TASK PROMPT
Find the lines of data that contain the string "with", then list them.
#### SOURCE MATERIAL ####
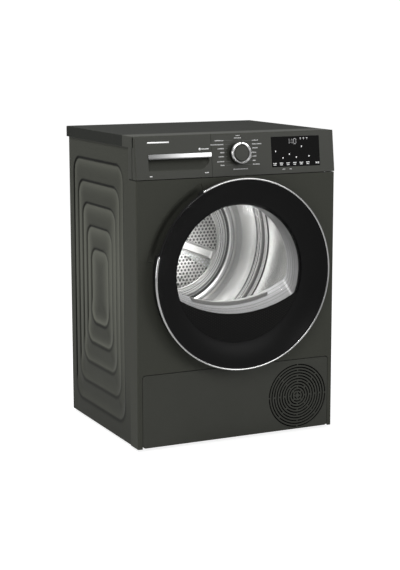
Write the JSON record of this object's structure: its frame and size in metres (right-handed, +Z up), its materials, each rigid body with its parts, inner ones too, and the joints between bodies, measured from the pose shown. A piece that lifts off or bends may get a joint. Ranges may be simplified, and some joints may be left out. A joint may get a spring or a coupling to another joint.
{
  "type": "clothes dryer",
  "caption": "Front-loading clothes dryer with a round glass door, slanted control fascia, water-tank drawer, programme knob and hinged kick plate.",
  "frame": {"origin": "on the floor, under the middle of the machine's overall box", "axes": "+X to the user's right, +Y from the door to the back, +Z up"},
  "size_m": [0.597, 0.609, 0.846],
  "materials": {
    "panel_paint": "satin anthracite baked paint",
    "top_laminate": "satin anthracite laminate",
    "fascia_plastic": "fine-textured anthracite moulding",
    "black_gloss": "polished black moulding",
    "bright_trim": "satin bright trim",
    "display_glass": "polished black window",
    "clear_glass": "clear glass",
    "black_plastic": "moulded black plastic",
    "light_plastic": "moulded light grey plastic",
    "drum_steel": "bright stainless steel",
    "zinc_steel": "zinc-coated steel",
    "duct_plastic": "moulded grey plastic",
    "seal_rubber": "black rubber",
    "felt": "grey felt",
    "pulley_plastic": "natural nylon",
    "bearing_metal": "ground steel",
    "motor_paint": "black enamel",
    "fin_aluminium": "thin bare fins",
    "foot_rubber": "moulded black foot"
  },
  "bodies": {
    "cabinet": {"side_panel_left": "panel_paint", "side_panel_right": "panel_paint", "front_panel": "panel_paint", "worktop": "top_laminate", "control_panel": "fascia_plastic", "worktop_front_trim": "fascia_plastic", "display_window": "display_glass", "control_module": "black_plastic", "door_catch": "black_plastic", "evaporator_cover": "black_plastic", "fan_shroud": "black_plastic", "mains_inlet": "black_plastic", "front_bulkhead": "light_plastic", "tank_tray": "light_plastic", "rear_panel": "zinc_steel", "rear_bulkhead": "zinc_steel", "motor_mount": "zinc_steel", "hinge_bracket": "zinc_steel", "hinge_pin": "zinc_steel", "roller_axles": "zinc_steel", "rear_air_duct": "duct_plastic", "base_tray": "duct_plastic", "door_seal": "seal_rubber", "drum_belt": "seal_rubber", "drum_seals": "felt", "drum_bearing": "bearing_metal", "drive_motor": "motor_paint", "compressor": "motor_paint", "heat_exchangers": "fin_aluminium", "rear_feet": "foot_rubber"},
    "door": {"door_outer_ring": "black_gloss", "door_chrome_ring": "bright_trim", "door_window": "clear_glass", "door_glass_bowl": "clear_glass", "door_inner_frame": "black_plastic", "door_latch_hook": "zinc_steel", "hinge_arm": "zinc_steel"},
    "knob": {"knob_body": "black_gloss", "knob_ring": "bright_trim", "knob_cap": "fascia_plastic"},
    "tank": {"tank_front": "fascia_plastic", "tank_handle_trim": "bright_trim", "tank_body": "light_plastic"},
    "drum": {"drum_shell": "drum_steel", "drum_rear_wall": "drum_steel", "drum_rear_grille": "drum_steel", "drum_lifters": "black_plastic"},
    "lint_filter": {"lint_filter_frame": "light_plastic"},
    "kick_flap": {"kick_plate": "fascia_plastic"},
    "motor_rotor": {"motor_shaft": "zinc_steel", "blower_wheel": "duct_plastic"},
    "idler_lever": {"idler_arm": "zinc_steel"},
    "idler_wheel": {"idler_pulley": "pulley_plastic"},
    "fan_rotor": {"cooling_fan": "black_plastic"},
    "roller_left": {"drum_roller_left": "seal_rubber"},
    "roller_right": {"drum_roller_right": "seal_rubber"},
    "latch_left": {"cover_latch_left": "black_plastic"},
    "latch_right": {"cover_latch_right": "black_plastic"},
    "foot_left": {"foot_front_left": "foot_rubber"},
    "foot_right": {"foot_front_right": "foot_rubber"}
  },
  "joints": [
    {"name": "door_hinge", "type": "hinge", "parent": "cabinet", "child": "door", "pos_m": [0.252, -0.2845, 0.469], "axis": [0, 0, 1], "range_deg": [0, 130]},
    {"name": "knob_turn", "type": "hinge", "parent": "cabinet", "child": "knob", "pos_m": [0.004, -0.25297, 0.792], "axis": [0, -0.9925, 0.1226], "continuous": true},
    {"name": "tank_slide", "type": "slide", "parent": "cabinet", "child": "tank", "axis": [0, -1, 0], "range_m": [0, 0.42]},
    {"name": "drum_spin", "type": "hinge", "parent": "cabinet", "child": "drum", "pos_m": [0, 0, 0.5], "axis": [0, 1, 0], "continuous": true},
    {"name": "motor_spin", "type": "hinge", "parent": "cabinet", "child": "motor_rotor", "pos_m": [0.02, 0, 0.12], "axis": [0, 1, 0], "continuous": true},
    {"name": "roller_left_spin", "type": "hinge", "parent": "cabinet", "child": "roller_left", "pos_m": [-0.12596, -0.1861, 0.26308], "axis": [0, 1, 0], "continuous": true},
    {"name": "roller_right_spin", "type": "hinge", "parent": "cabinet", "child": "roller_right", "pos_m": [0.12596, -0.1861, 0.26308], "axis": [0, 1, 0], "continuous": true},
    {"name": "idler_swing", "type": "hinge", "parent": "cabinet", "child": "idler_lever", "pos_m": [-0.055, 0.0545, 0.095], "axis": [0, -1, 0], "range_deg": [0, 10], "stiffness_Nm_per_rad": 6, "springref_deg": -20.05},
    {"name": "idler_spin", "type": "hinge", "parent": "idler_lever", "child": "idler_wheel", "pos_m": [-0.06077, 0.0455, 0.15718], "axis": [0, 1, 0], "continuous": true},
    {"name": "cooling_fan_spin", "type": "hinge", "parent": "cabinet", "child": "fan_rotor", "pos_m": [0.1882, -0.2065, 0.1053], "axis": [0, 1, 0], "continuous": true},
    {"name": "filter_lift", "type": "slide", "parent": "cabinet", "child": "lint_filter", "axis": [0, 0, 1], "range_m": [0, 0.15]},
    {"name": "kick_flap_hinge", "type": "hinge", "parent": "cabinet", "child": "kick_flap", "pos_m": [0, -0.2505, 0.0155], "axis": [1, 0, 0], "range_deg": [0, 85]},
    {"name": "latch_left_turn", "type": "hinge", "parent": "cabinet", "child": "latch_left", "pos_m": [-0.236, -0.2145, 0.18], "axis": [0, 1, 0], "range_deg": [0, 90]},
    {"name": "latch_right_turn", "type": "hinge", "parent": "cabinet", "child": "latch_right", "pos_m": [-0.068, -0.2145, 0.18], "axis": [0, 1, 0], "range_deg": [0, 90]},
    {"name": "foot_left_screw", "type": "slide", "parent": "cabinet", "child": "foot_left", "axis": [0, 0, -1], "range_m": [0, 0.012]},
    {"name": "foot_right_screw", "type": "slide", "parent": "cabinet", "child": "foot_right", "axis": [0, 0, -1], "range_m": [0, 0.012]}
  ],
  "couplings": [
    {"joint": "motor_spin", "follows": "drum_spin", "ratio": 29.272},
    {"joint": "roller_left_spin", "follows": "drum_spin", "ratio": -7.933},
    {"joint": "roller_right_spin", "follows": "drum_spin", "ratio": -7.933},
    {"joint": "idler_spin", "follows": "drum_spin", "ratio": -16.891}
  ]
}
####
RESULT FOR THIS TASK
Write the JSON record of this object's structure: its frame and size in metres (right-handed, +Z up), its materials, each rigid body with its parts, inner ones too, and the joints between bodies, measured from the pose shown. A piece that lifts off or bends may get a joint. Ranges may be simplified, and some joints may be left out. A joint may get a spring or a coupling to another joint.
  "caption": "Front-loading clothes dryer with a round glass door, slanted control fascia, water-tank drawer, programme knob and hinged kick plate.",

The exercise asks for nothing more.